Direction
Would you return all of this data exactly, leaving nothing out?

— Start —

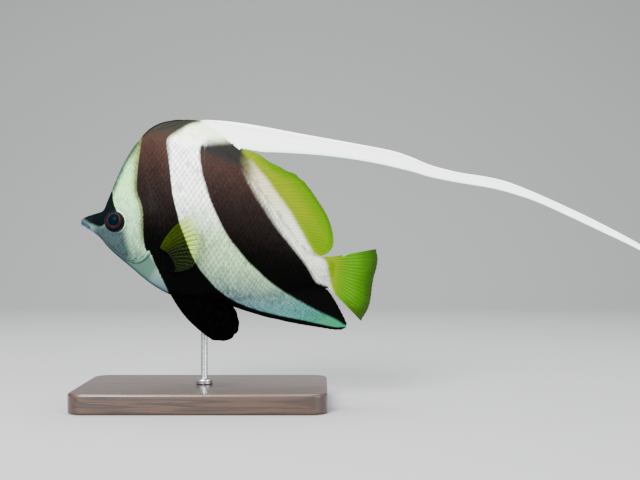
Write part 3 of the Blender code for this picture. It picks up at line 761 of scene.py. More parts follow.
    def build(self, finish: Material, marks: "Markings") -> Piece:
        """The skin: rings of both flanks, closed at the snout and where the tail fin grows."""
        head = np.linspace(0.0, self.split_station, self.head_rings, endpoint=False)
        trunk = np.linspace(self.split_station, len(STATIONS) - 1.0, self.trunk_rings)
        turn, station = np.meshgrid(np.linspace(0.5, 179.5, self.turns), np.concatenate([head, trunk]))
        smooth = self.at(station, turn)
        coat = self.coat_depth * self.net.at("coat", smooth[..., 0], smooth[..., 1])
        flank = self.surface(station, turn, True, coat)
        far = flank[:, ::-1]
        ring = np.concatenate([self.plane.placed(flank[..., 0], flank[..., 1], -flank[..., 2]),
                               self.plane.placed(far[..., 0], far[..., 1], far[..., 2])], axis=1)
        flat = np.concatenate([flank, far], axis=1)
        rows, columns = ring.shape[:2]
        faces = net_faces(rows, columns, around=True)
        ends = np.arange(rows * columns).reshape(rows, columns)
        poles = np.stack([ring[0].mean(axis=0), ring[-1].mean(axis=0)])
        caps = [np.stack([np.roll(edge, -turned), edge, np.full(columns, rows * columns + k)], axis=-1)
                for k, (edge, turned) in enumerate(((ends[0], 1), (ends[-1], -1)))]
        pole_flat = np.stack([flat[0].mean(axis=0), flat[-1].mean(axis=0)])
        flat = np.concatenate([flat.reshape(-1, 3), pole_flat])
        points = np.concatenate([ring.reshape(-1, 3), poles])
        shell = Shell(points, [faces, *caps], marks.values(flat[:, 0], flat[:, 1]))
        piece = outward(shell).build("skin", finish, "skin", sharp=70.0)
        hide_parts("head", "trunk", "tail_stalk", "gill_cover_left", "gill_cover_right")
        return piece


@dataclass(frozen=True)
class Rays:
    """Where a fin's spines and soft rays stand, as shares of its base from front to rear.

    dips counts the gaps between spines, from the front, where the margin dips by dip_depth of the ray.
    """

    spines: tuple[float, ...]
    dips: int
    first: float
    last: float
    count: int
    dip_depth: float = 0.03
    notch: float = 0.008

    def centres(self) -> Array:
        """All rays' shares, from front to rear."""
        soft = np.linspace(self.first, self.last, self.count) if self.count else np.zeros(0)
        return np.concatenate([np.array(self.spines), soft])


@dataclass
class Blade:
    """A fin's blade: a fan of rays from a base to an edge, with the rays raised in its two faces.

    A ray that starts at share t of the base ends at share t^lead of the edge. bend bows the rays, in
    millimetres at the first and the last. sunk lengthens the rays inwards, under the skin.
    """

    rays: Rays
    base: Array
    edge: Array
    lead: float
    bend: Span
    root_half: float
    sunk: float = 2.5
    margin_half: float = 0.13
    thinning: float = 1.5
    rows: int = 56
    columns: int = 12
    ray_width: float = 0.28
    ray_height: Span = (0.16, 0.07)
    spine_width: float = 0.5
    spine_height: Span = (0.3, 0.12)
    branches: tuple[Span, ...] = ((0.3, 0.24), (0.62, 0.12))

    def shares(self) -> Array:
        """Shares of the base where the grid's columns stand, a few to each ray and its membrane."""
        centres = np.concatenate([[0.0], self.rays.centres(), [1.0]])
        knots = np.unique(np.round(np.concatenate([centres, (centres[1:] + centres[:-1]) / 2]), 6))
        return smoothed_steps(knots, self.columns // 2)

    def ridge(self, shares: Array, rows: Array, width: Array) -> tuple[Array, Array]:
        """Height of the rays above the membrane, and a mask that is 1 on a ray and 0 between.

        Each ray is a bell across. A soft ray parts in two and then in four: from each of its branchings the
        parts drift from each other by up to the named share of the room between rays.
        """
        centres = self.rays.centres()
        nearest = np.abs(shares[:, None] - centres[None, :]).argmin(axis=1)
        stiff = (nearest < len(self.rays.spines))[:, None]
        room = (np.gradient(centres)[nearest] if len(centres) > 1 else np.ones(len(shares)))[:, None] * width
        off = (shares - centres[nearest])[:, None] * width
        wide = np.where(stiff, self.spine_width, self.ray_width) * (1 - 0.35 * rows[None, :])
        parts = [off]
        for start, drift in self.branches:
            apart = np.where(stiff, 0.0, drift * room * eased(rows, start, 1.1)[None, :])
            parts = [part + sign * apart for part in parts for sign in (-1, 1)]
        mask = np.max([bell(part, wide) for part in parts], axis=0)
        soft = np.interp(rows, (0, 1), self.ray_height)[None, :]
        hard = np.interp(rows, (0, 1), self.spine_height)[None, :]
        return mask * np.where(stiff, hard, soft), mask

    def reach(self, shares: Array) -> Array:
        """How far each column reaches to the edge: less between spines, and a little less between rays."""
        centres = self.rays.centres()
        reach = np.ones(len(shares))
        for number, (low, high) in enumerate(zip(centres[:-1], centres[1:])):
            sag = np.sin(math.pi * np.clip((shares - low) / (high - low), 0, 1)) ** 2
            depth = self.rays.dip_depth if number < self.rays.dips else self.rays.notch
            reach = reach - depth * sag
        return reach

    def lattice(self) -> dict[str, Array]:
        """Along, up and half thickness of the blade, with its rays, reach and distance from the root."""
        shares = self.shares()
        rows = np.linspace(0, 1, self.rows)
        start, end = share_of(self.base, shares), share_of(self.edge, shares**self.lead)
        ray = end - start
        length = np.linalg.norm(ray, axis=1)
        square = np.stack([-ray[:, 1], ray[:, 0]], axis=-1) / length[:, None]
        sunk = -self.sunk / length
        out = sunk[:, None] + (1 - sunk[:, None]) * rows[None, :]
        out = np.where(out > 0, out * self.reach(shares)[:, None], out)
        bow = np.interp(shares, (0, 1), self.bend)[:, None] * np.sin(math.pi * out.clip(0, 1))
        point = start[:, None] + ray[:, None] * out[..., None] + square[:, None] * bow[..., None]
        spread = np.gradient(point, axis=0)
        width = np.linalg.norm(spread, axis=-1) / np.gradient(shares)[:, None]
        ridge, mask = self.ridge(shares, rows, width)
        web = self.margin_half + (self.root_half - self.margin_half) * (1 - out.clip(0, 1)) ** self.thinning
        fade = eased(out, -0.02, 0.06)
        rim = 1 - 0.5 * eased(out, 0.985, 1.0)
        return {"along": point[..., 0], "up": point[..., 1], "half": (web + ridge * fade) * rim,
                "ray": mask * fade, "reach": out, "root_distance": out * length[:, None],
                "share": np.broadcast_to(shares[:, None], out.shape)}

    def outline(self) -> Array:
        """The blade's outline in the plane, one point a row."""
        grid = self.lattice()
        flat = np.stack([grid["along"], grid["up"]], axis=-1)
        return np.concatenate([flat[:, 0], flat[-1], flat[::-1, -1], flat[0, ::-1]])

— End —

Complete answer
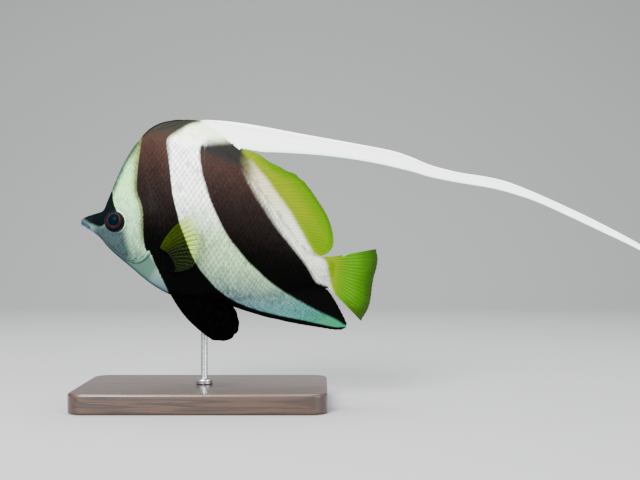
Write part 3 of the Blender code for this picture. It picks up at line 761 of scene.py. More parts follow.
    def build(self, finish: Material, marks: "Markings") -> Piece:
        """The skin: rings of both flanks, closed at the snout and where the tail fin grows."""
        head = np.linspace(0.0, self.split_station, self.head_rings, endpoint=False)
        trunk = np.linspace(self.split_station, len(STATIONS) - 1.0, self.trunk_rings)
        turn, station = np.meshgrid(np.linspace(0.5, 179.5, self.turns), np.concatenate([head, trunk]))
        smooth = self.at(station, turn)
        coat = self.coat_depth * self.net.at("coat", smooth[..., 0], smooth[..., 1])
        flank = self.surface(station, turn, True, coat)
        far = flank[:, ::-1]
        ring = np.concatenate([self.plane.placed(flank[..., 0], flank[..., 1], -flank[..., 2]),
                               self.plane.placed(far[..., 0], far[..., 1], far[..., 2])], axis=1)
        flat = np.concatenate([flank, far], axis=1)
        rows, columns = ring.shape[:2]
        faces = net_faces(rows, columns, around=True)
        ends = np.arange(rows * columns).reshape(rows, columns)
        poles = np.stack([ring[0].mean(axis=0), ring[-1].mean(axis=0)])
        caps = [np.stack([np.roll(edge, -turned), edge, np.full(columns, rows * columns + k)], axis=-1)
                for k, (edge, turned) in enumerate(((ends[0], 1), (ends[-1], -1)))]
        pole_flat = np.stack([flat[0].mean(axis=0), flat[-1].mean(axis=0)])
        flat = np.concatenate([flat.reshape(-1, 3), pole_flat])
        points = np.concatenate([ring.reshape(-1, 3), poles])
        shell = Shell(points, [faces, *caps], marks.values(flat[:, 0], flat[:, 1]))
        piece = outward(shell).build("skin", finish, "skin", sharp=70.0)
        hide_parts("head", "trunk", "tail_stalk", "gill_cover_left", "gill_cover_right")
        return piece


@dataclass(frozen=True)
class Rays:
    """Where a fin's spines and soft rays stand, as shares of its base from front to rear.

    dips counts the gaps between spines, from the front, where the margin dips by dip_depth of the ray.
    """

    spines: tuple[float, ...]
    dips: int
    first: float
    last: float
    count: int
    dip_depth: float = 0.03
    notch: float = 0.008

    def centres(self) -> Array:
        """All rays' shares, from front to rear."""
        soft = np.linspace(self.first, self.last, self.count) if self.count else np.zeros(0)
        return np.concatenate([np.array(self.spines), soft])


@dataclass
class Blade:
    """A fin's blade: a fan of rays from a base to an edge, with the rays raised in its two faces.

    A ray that starts at share t of the base ends at share t^lead of the edge. bend bows the rays, in
    millimetres at the first and the last. sunk lengthens the rays inwards, under the skin.
    """

    rays: Rays
    base: Array
    edge: Array
    lead: float
    bend: Span
    root_half: float
    sunk: float = 2.5
    margin_half: float = 0.13
    thinning: float = 1.5
    rows: int = 56
    columns: int = 12
    ray_width: float = 0.28
    ray_height: Span = (0.16, 0.07)
    spine_width: float = 0.5
    spine_height: Span = (0.3, 0.12)
    branches: tuple[Span, ...] = ((0.3, 0.24), (0.62, 0.12))

    def shares(self) -> Array:
        """Shares of the base where the grid's columns stand, a few to each ray and its membrane."""
        centres = np.concatenate([[0.0], self.rays.centres(), [1.0]])
        knots = np.unique(np.round(np.concatenate([centres, (centres[1:] + centres[:-1]) / 2]), 6))
        return smoothed_steps(knots, self.columns // 2)

    def ridge(self, shares: Array, rows: Array, width: Array) -> tuple[Array, Array]:
        """Height of the rays above the membrane, and a mask that is 1 on a ray and 0 between.

        Each ray is a bell across. A soft ray parts in two and then in four: from each of its branchings the
        parts drift from each other by up to the named share of the room between rays.
        """
        centres = self.rays.centres()
        nearest = np.abs(shares[:, None] - centres[None, :]).argmin(axis=1)
        stiff = (nearest < len(self.rays.spines))[:, None]
        room = (np.gradient(centres)[nearest] if len(centres) > 1 else np.ones(len(shares)))[:, None] * width
        off = (shares - centres[nearest])[:, None] * width
        wide = np.where(stiff, self.spine_width, self.ray_width) * (1 - 0.35 * rows[None, :])
        parts = [off]
        for start, drift in self.branches:
            apart = np.where(stiff, 0.0, drift * room * eased(rows, start, 1.1)[None, :])
            parts = [part + sign * apart for part in parts for sign in (-1, 1)]
        mask = np.max([bell(part, wide) for part in parts], axis=0)
        soft = np.interp(rows, (0, 1), self.ray_height)[None, :]
        hard = np.interp(rows, (0, 1), self.spine_height)[None, :]
        return mask * np.where(stiff, hard, soft), mask

    def reach(self, shares: Array) -> Array:
        """How far each column reaches to the edge: less between spines, and a little less between rays."""
        centres = self.rays.centres()
        reach = np.ones(len(shares))
        for number, (low, high) in enumerate(zip(centres[:-1], centres[1:])):
            sag = np.sin(math.pi * np.clip((shares - low) / (high - low), 0, 1)) ** 2
            depth = self.rays.dip_depth if number < self.rays.dips else self.rays.notch
            reach = reach - depth * sag
        return reach

    def lattice(self) -> dict[str, Array]:
        """Along, up and half thickness of the blade, with its rays, reach and distance from the root."""
        shares = self.shares()
        rows = np.linspace(0, 1, self.rows)
        start, end = share_of(self.base, shares), share_of(self.edge, shares**self.lead)
        ray = end - start
        length = np.linalg.norm(ray, axis=1)
        square = np.stack([-ray[:, 1], ray[:, 0]], axis=-1) / length[:, None]
        sunk = -self.sunk / length
        out = sunk[:, None] + (1 - sunk[:, None]) * rows[None, :]
        out = np.where(out > 0, out * self.reach(shares)[:, None], out)
        bow = np.interp(shares, (0, 1), self.bend)[:, None] * np.sin(math.pi * out.clip(0, 1))
        point = start[:, None] + ray[:, None] * out[..., None] + square[:, None] * bow[..., None]
        spread = np.gradient(point, axis=0)
        width = np.linalg.norm(spread, axis=-1) / np.gradient(shares)[:, None]
        ridge, mask = self.ridge(shares, rows, width)
        web = self.margin_half + (self.root_half - self.margin_half) * (1 - out.clip(0, 1)) ** self.thinning
        fade = eased(out, -0.02, 0.06)
        rim = 1 - 0.5 * eased(out, 0.985, 1.0)
        return {"along": point[..., 0], "up": point[..., 1], "half": (web + ridge * fade) * rim,
                "ray": mask * fade, "reach": out, "root_distance": out * length[:, None],
                "share": np.broadcast_to(shares[:, None], out.shape)}

    def outline(self) -> Array:
        """The blade's outline in the plane, one point a row."""
        grid = self.lattice()
        flat = np.stack([grid["along"], grid["up"]], axis=-1)
        return np.concatenate([flat[:, 0], flat[-1], flat[::-1, -1], flat[0, ::-1]])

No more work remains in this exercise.